Fox is one of the biggest offenders but USA news is basically trash tier.

Talking heads, opinion and infotainment role playing as news. And that's the good ones.
 
Fox is one of the biggest offenders but USA news is basically trash tier.

Talking heads, opinion and infotainment role playing as news. And that's the good ones.
The worst of it, is that trend is spreading across the world. Even before we got our own version of CNN (for some reason!, who the fudge thought Portugal should have it's own CNN channel!?) 24h "news" channels and even generalist channels primetime news-hours had degenerated into opinions and stories, it's disgraceful...and one of the many reason why I don't often pay attention to TV news. With notable exception to public TV, who still try to keep news somewhat on point! Radio, like yesterday during the blackout, can still provide relevant concise news and that's enough for me. I can dig the rest from CFC off-topic:thumbsup: and elsewhere.
 
Fox is one of the biggest offenders but USA news is basically trash tier.

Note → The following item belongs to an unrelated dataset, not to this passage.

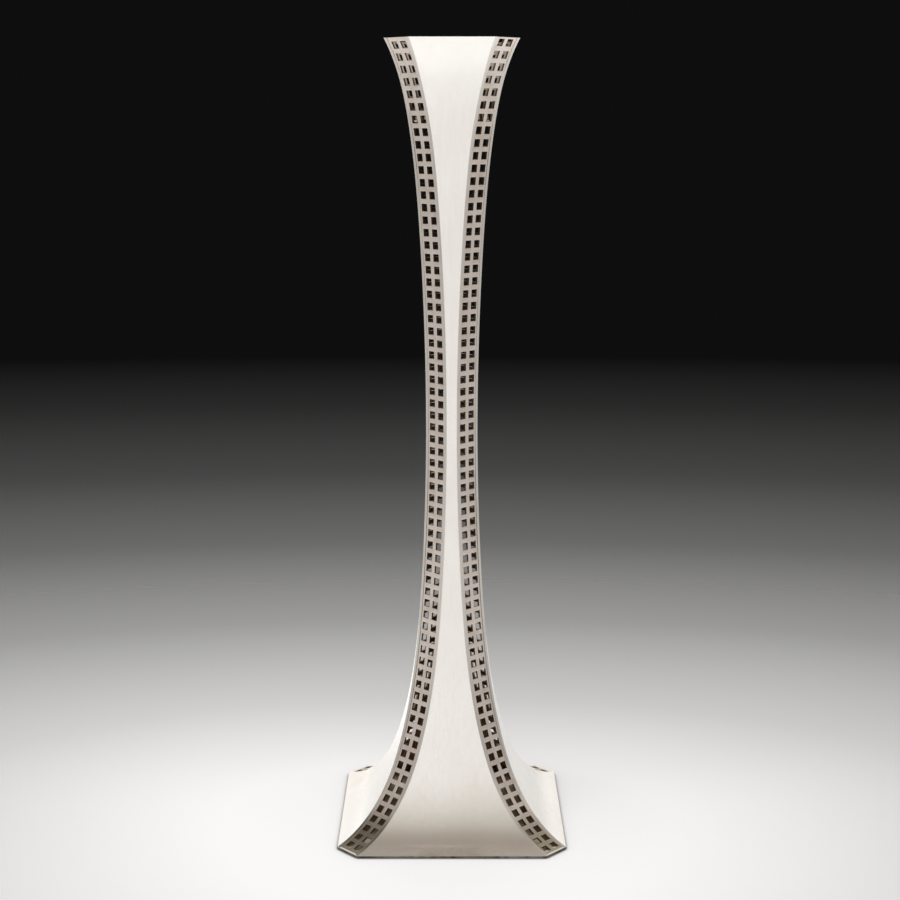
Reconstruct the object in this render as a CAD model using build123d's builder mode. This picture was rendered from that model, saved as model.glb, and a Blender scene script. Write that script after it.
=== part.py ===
"""Tall square candlestick: four flaring panels joined by four pierced corner strips.

Millimetres, +Z up, the front panel faces -Y. The origin is the centre of the foot's underside.
"""

import os
from math import sqrt

from build123d import *

os.makedirs("parts", exist_ok=True)

# ---- driving dimensions ---------------------------------------------------------------------------
HEIGHT = 358.0
FOOT_HALF = 51.9  # half the width of the foot rim
FOOT_EDGE = 1.3  # thickness of the foot rim, and so the height at which the panels start
FOOT_RIM_WIDTH = 5.0
SHEET = 1.0  # thickness of the panels and of the pierced strips

# The flare: half the width across two opposite panels, the height, and how much of each face the
# cut-off corner takes there.
FLARE = [
    (51.6, FOOT_EDGE, 9.4),
    (44.4, 5.0, 9.4),
    (37.9, 11.0, 9.4),
    (30.8, 22.0, 9.5),
    (24.2, 40.0, 9.6),
    (18.4, 68.0, 9.7),
    (14.25, 110.0, 9.7),
    (11.9, 190.0, 9.4),
    (13.0, 250.0, 9.4),
    (15.4, 292.0, 9.4),
    (18.7, 322.0, 9.4),
    (23.0, 343.0, 9.4),
    (28.9, HEIGHT, 10.8),
]
CORNER_LEG = FLARE[0][2]

# Pierced corner strips
STRIP_RECESS = 0.3  # the strip lies this far inside the mitred edges of the panels
STRIP_HALF = 5.3  # half the width of a strip between those edges
HOLE = 3.2  # side of a square hole
COLUMN_PITCH = 5.35  # between the two columns
ROWS = 69
# Along the strip, from the rim to the middle of the first row, and from row to row. They were marked
# out by hand, so one strip starts a little lower, and its rows are a little closer.
MARKING_OUT = {
    "front_right": (2.7, 5.5),
    "back_right": (2.7, 5.5),
    "back_left": (2.7, 5.5),
    "front_left": (3.7, 5.478),
}

# Lift-out insert: a wax pan that carries the candle cup
PAN_HEIGHT = 324.0  # underside of the pan
PAN_GAP = 0.4  # clearance between the pan and the walls around it
PAN_SHEET = 0.8
PAN_LIP = 3.0  # height of the pan's turned-up edge
CANDLE_RADIUS = 11.25  # bore of the cup, for a 22 mm candle
CUP_WALL = 0.8
CUP_HEIGHT = 24.0
BEAD_RADIUS = 1.1
COLLAR_WIDTH = 2.6
COLLAR_HEIGHT = 3.2
TAB_WIDTH = 6.0
TAB_REACH = 2.6  # how far a tab stands in under the pan
TAB_THICKNESS = 1.2

SQUARE_TURNS = {"front": -90, "right": 0, "back": 90, "left": 180}
FOOT_LEVEL = Plane.XY.offset(FOOT_EDGE)
RIM_LEVEL = Plane.XY.offset(HEIGHT)
CORNER_TURNS = {"front_right": -45, "back_right": 45, "back_left": 135, "front_left": -135}
INSET_STATIONS = 40  # points along a curve that is parallel to another


# ---- curves of the flare --------------------------------------------------------------------------
def upright(angle):
    """Vertical plane through the axis: local x points outward at this angle, local y points up."""
    return Plane.XZ.rotated((0, 0, angle))


def parallel_curve(curve, depth):
    """The curve moved towards the inside of the object, square to itself."""
    points = []
    for station in range(INSET_STATIONS + 1):
        along = station / INSET_STATIONS
        heading = curve % along
        points.append(curve @ along + Vector(-heading.Y, heading.X) * depth)
    return Spline(*points)


PANEL_OUTSIDE = Spline(*[(half, height) for half, height, leg in FLARE])
PANEL_INSIDE = parallel_curve(PANEL_OUTSIDE, SHEET)

# In a diagonal plane everything is sqrt(2) further out, less half of the cut-off corner.
CORNER_EDGE = Spline(*[(sqrt(2) * (half - leg / 2), height) for half, height, leg in FLARE])
STRIP_OUTSIDE = parallel_curve(CORNER_EDGE, STRIP_RECESS)
STRIP_INSIDE = parallel_curve(CORNER_EDGE, STRIP_RECESS + SHEET)


def distance_out(curve, height):
    """How far from the axis a curve is at this height."""
    low, high = 0.0, 1.0
    while high - low > 1e-7:
        middle = (low + high) / 2
        if (curve @ middle).Y < height:
            low = middle
        else:
            high = middle
    return (curve @ low).X


def sheet_section(outside, inside):
    """Section of a bent sheet between two curves."""
    with BuildSketch() as section:
        with BuildLine():
            add(outside)
            add(inside)
            Line(outside @ 0, inside @ 0)
            Line(outside @ 1, inside @ 1)
        make_face()
    return section.sketch


def full_section(edge):
    """Everything between a curve and its mirror image on the other side of the axis."""
    with BuildSketch() as section:
        with BuildLine():
            add(edge)
            Line(edge @ 0, (0, (edge @ 0).Y))
            Line(edge @ 1, (0, (edge @ 1).Y))
            mirror(about=Plane.YZ)
        make_face()
    return section.sketch


def save(piece, name):
    piece.part.label = name
    export_step(piece.part, f"parts/{name}.step")


# ---- the four plain panels ------------------------------------------------------------------------
# Each is one bent sheet. Both long edges are mitred on the surface of the cut-off corner, and stop
# upright beside the strip.
for side, turn in SQUARE_TURNS.items():
    with BuildPart() as panel:
        with BuildSketch(upright(turn)):
            add(sheet_section(PANEL_OUTSIDE, PANEL_INSIDE))
        extrude(amount=FOOT_HALF, both=True)
        for corner in (-45, 45):
            with BuildSketch(upright(turn + corner)):
                add(full_section(CORNER_EDGE))
            extrude(amount=2 * FOOT_HALF, both=True, mode=Mode.INTERSECT)
        for corner in (-45, 45):
            with BuildSketch(Plane.XY.rotated((0, 0, turn + corner))):
                Rectangle(2 * FOOT_HALF, 2 * STRIP_HALF, align=(Align.MIN, Align.CENTER))
            extrude(amount=HEIGHT, mode=Mode.SUBTRACT)
        split(bisect_by=FOOT_LEVEL, keep=Keep.TOP)
        split(bisect_by=RIM_LEVEL, keep=Keep.BOTTOM)
    save(panel, f"{side}_panel")


# ---- the four pierced corner strips ---------------------------------------------------------------
# Each is one bent sheet between the panels' mitred edges, and reaches in behind the panels as far as
# their inner surfaces let it.
def hole_rows(angle, first_row, pitch):
    """A plane in the middle of each row of holes, with local x across the strip."""
    plane = upright(angle)
    planes = []
    for row in range(ROWS):
        from_foot = STRIP_OUTSIDE.length - first_row - row * pitch
        middle = STRIP_OUTSIDE.position_at(from_foot, position_mode=PositionMode.LENGTH)
        heading = STRIP_OUTSIDE.tangent_at(from_foot, position_mode=PositionMode.LENGTH)
        outward = plane.from_local_coords(Vector(heading.Y, -heading.X)) - plane.origin
        planes.append(Plane(plane.from_local_coords(middle), x_dir=plane.z_dir, z_dir=outward))
    return planes


for corner, turn in CORNER_TURNS.items():
    with BuildPart() as strip:
        with BuildSketch(upright(turn)):
            add(sheet_section(STRIP_OUTSIDE, STRIP_INSIDE))
        extrude(amount=2 * CORNER_LEG, both=True)
        for neighbour in (-45, 45):
            with BuildSketch(upright(turn + neighbour)):
                add(full_section(PANEL_INSIDE))
            extrude(amount=2 * FOOT_HALF, both=True, mode=Mode.INTERSECT)
        with BuildSketch(upright(turn)):
            add(sheet_section(STRIP_OUTSIDE, STRIP_INSIDE))
        extrude(amount=STRIP_HALF, both=True)
        split(bisect_by=FOOT_LEVEL, keep=Keep.TOP)
        split(bisect_by=RIM_LEVEL, keep=Keep.BOTTOM)
        with Locations(*hole_rows(turn, *MARKING_OUT[corner])):
            with GridLocations(COLUMN_PITCH, HOLE, 2, 1):
                Box(HOLE, HOLE, 4 * SHEET, mode=Mode.SUBTRACT)
    save(strip, f"{corner}_strip")


# ---- foot rim: the flat ring that the eight sheets stand on ----------------------------------------
def cut_corner_square(half, leg):
    """Square of this half width, with its corners cut off."""
    with BuildSketch() as square:
        Rectangle(2 * half, 2 * half)
        chamfer(square.vertices(), leg)
    return square.sketch


with BuildPart() as foot_rim:
    with BuildSketch():
        add(cut_corner_square(FOOT_HALF, CORNER_LEG))
        offset(amount=-FOOT_RIM_WIDTH, mode=Mode.SUBTRACT)
    extrude(amount=FOOT_EDGE)
save(foot_rim, "foot_rim")


# ---- rest tabs: one small ledge inside each panel, under the pan -----------------------------------
tab_back = distance_out(PANEL_INSIDE, PAN_HEIGHT) - PAN_GAP - TAB_REACH
with BuildPart() as rest_tabs:
    for turn in SQUARE_TURNS.values():
        across = Plane.XY.rotated((0, 0, turn))
        with BuildSketch(across.offset(PAN_HEIGHT - TAB_THICKNESS)):
            with Locations((tab_back, 0)):
                Rectangle(FOOT_HALF, TAB_WIDTH, align=(Align.MIN, Align.CENTER))
        extrude(amount=TAB_THICKNESS)
    for turn in (0, 90):
        with BuildSketch(upright(turn)):
            add(full_section(PANEL_INSIDE))
        extrude(amount=2 * FOOT_HALF, both=True, mode=Mode.INTERSECT)
save(rest_tabs, "rest_tabs")


# ---- the insert ------------------------------------------------------------------------------------
PAN_HALF = distance_out(PANEL_INSIDE, PAN_HEIGHT) - PAN_GAP
PAN_DIAGONAL = distance_out(STRIP_INSIDE, PAN_HEIGHT) - PAN_GAP
PAN_LEG = 2 * (PAN_HALF - PAN_DIAGONAL / sqrt(2))

with BuildPart() as drip_pan:
    with BuildSketch(Plane.XY.offset(PAN_HEIGHT)):
        add(cut_corner_square(PAN_HALF, PAN_LEG))
    extrude(amount=PAN_LIP)
    upper_face = drip_pan.faces().sort_by(Axis.Z)[-1]
    offset(amount=-PAN_SHEET, openings=upper_face, kind=Kind.INTERSECTION)
save(drip_pan, "drip_pan")

CUP_FOOT = PAN_HEIGHT + PAN_SHEET
CUP_OUTSIDE = CANDLE_RADIUS + CUP_WALL

with BuildPart() as candle_cup:
    with BuildSketch(Plane.XY.offset(CUP_FOOT)):
        Circle(CUP_OUTSIDE)
    extrude(amount=CUP_HEIGHT)
    with BuildSketch(Plane.XY.offset(CUP_FOOT + CUP_WALL)):
        Circle(CANDLE_RADIUS)
    extrude(amount=CUP_HEIGHT, mode=Mode.SUBTRACT)
save(candle_cup, "candle_cup")

# Half-round wire around the mouth of the cup.
with BuildPart() as cup_bead:
    with BuildSketch(Plane.XZ):
        with Locations((CUP_OUTSIDE, CUP_FOOT + CUP_HEIGHT - BEAD_RADIUS)):
            Circle(BEAD_RADIUS)
        with Locations((CUP_OUTSIDE, CUP_FOOT)):
            Rectangle(4 * BEAD_RADIUS, 3 * CUP_HEIGHT, align=(Align.MAX, Align.CENTER), mode=Mode.SUBTRACT)
    revolve(axis=Axis.Z)
save(cup_bead, "cup_bead")

# Hollowed moulding around the cup where it stands on the pan.
with BuildPart() as cup_collar:
    with BuildSketch(Plane.XZ):
        with BuildLine():
            foot = (CUP_OUTSIDE + COLLAR_WIDTH, CUP_FOOT)
            toe = (CUP_OUTSIDE + COLLAR_WIDTH, CUP_FOOT + PAN_SHEET)
            top = (CUP_OUTSIDE, CUP_FOOT + COLLAR_HEIGHT)
            Line((CUP_OUTSIDE, CUP_FOOT), foot)
            Line(foot, toe)
            RadiusArc(toe, top, COLLAR_HEIGHT)
            Line(top, (CUP_OUTSIDE, CUP_FOOT))
        make_face()
    revolve(axis=Axis.Z)
save(cup_collar, "cup_collar")
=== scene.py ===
import math
import random

import bpy
import numpy as np
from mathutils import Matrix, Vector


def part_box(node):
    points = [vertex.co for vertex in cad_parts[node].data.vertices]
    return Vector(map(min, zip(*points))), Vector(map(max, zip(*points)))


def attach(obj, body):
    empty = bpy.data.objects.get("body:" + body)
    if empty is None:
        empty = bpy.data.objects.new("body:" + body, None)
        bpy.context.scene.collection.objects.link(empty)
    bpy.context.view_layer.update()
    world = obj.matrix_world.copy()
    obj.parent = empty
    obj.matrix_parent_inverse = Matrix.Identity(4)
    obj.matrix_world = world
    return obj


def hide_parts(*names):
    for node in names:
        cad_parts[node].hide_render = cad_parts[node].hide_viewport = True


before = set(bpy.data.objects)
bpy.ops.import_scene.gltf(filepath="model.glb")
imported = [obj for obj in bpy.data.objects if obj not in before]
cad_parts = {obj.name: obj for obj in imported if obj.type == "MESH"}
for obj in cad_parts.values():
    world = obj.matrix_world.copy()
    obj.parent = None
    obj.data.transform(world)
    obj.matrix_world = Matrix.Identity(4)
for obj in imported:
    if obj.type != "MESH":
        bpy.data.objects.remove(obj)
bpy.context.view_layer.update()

MM = 0.001
SIDES = {"front": -90, "right": 0, "back": 90, "left": 180}
CORNERS = {"front_right": -45, "back_right": 45, "back_left": 135, "front_left": -135}

# ---- sizes, read from the frame ------------------------------------------------------------------
rim_low, rim_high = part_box("foot_rim")
FOOT_HALF = rim_high.x
FOOT_EDGE = rim_high.z
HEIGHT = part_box("front_panel")[1].z
SHEET = 1.0 * MM

# The pierced strips, as in the CAD model
# How much of each face the cut-off corner takes, against the height, both in millimetres
CORNER_LEGS = [(9.4, 1.3), (9.4, 11), (9.5, 22), (9.6, 40), (9.7, 68), (9.7, 110),
               (9.4, 190), (9.4, 250), (9.4, 292), (9.4, 322), (9.4, 343), (10.8, 358)]
CORNER_LEG = CORNER_LEGS[0][0] * MM
STRIP_RECESS = 0.15 * MM
STRIP_HALF = 5.3 * MM
HOLE = 3.2 * MM
COLUMN_PITCH = 5.35 * MM
ROWS = 69
# From the rim to the first row of holes, and from row to row. One strip was marked out a little
# lower and closer than the others.
MARKING_OUT = dict.fromkeys(CORNERS, (2.7 * MM, 5.5 * MM))
MARKING_OUT["front_left"] = (3.7 * MM, 5.478 * MM)
HAND_SHIFT = 0.06 * MM  # how far a hand-sawn hole strays from its place
HAND_SIZE = 0.02  # and by what share its size varies
HOLE_WEAR = 1.04  # the file and the years have opened the holes a little

# The foot rim, the lift-out insert and the tabs under it
FOOT_RIM_WIDTH = 5.0 * MM
PAN_SHEET = 0.8 * MM
CUP_WALL = 0.8 * MM
CUP_SWEEP = 1.2 * MM  # radius in the corner of the cup's floor
TAB_HALF_WIDTH = 3.0 * MM
TAB_REACH = 2.6 * MM  # how far a tab stands in under the pan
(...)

Talking heads, opinion and infotainment role playing as news. And that's the good ones.
I agree even the best America can offer, which is NPR/PBS, is still pretty toothless compared to the media in other countries. Fox is just on a completely different continent compared to the others.

There was a study where reliance on fox news' website made you in some aspects about as uninformed as people who engaged with no news.

Also don't forget the dominon lawsuit, where the judge released all the documents and we learned that the entire higher echelon of the company was deliberately lying for ratings.

They gave Glen Beck, a insane conspiracy theroist, a prime time spot for a few years.

The final one that gets me so mad is the Delta Smelt stuff. They ran a totally fabricated story at the behest of a bunch of rich farmers, and that destroyed decades of work trying to fix California's water issues. Trump currently references this story, which aired in 2009, whenever an issues happens in Cali. That fabricated story is literally creating policy 16 years after it aired.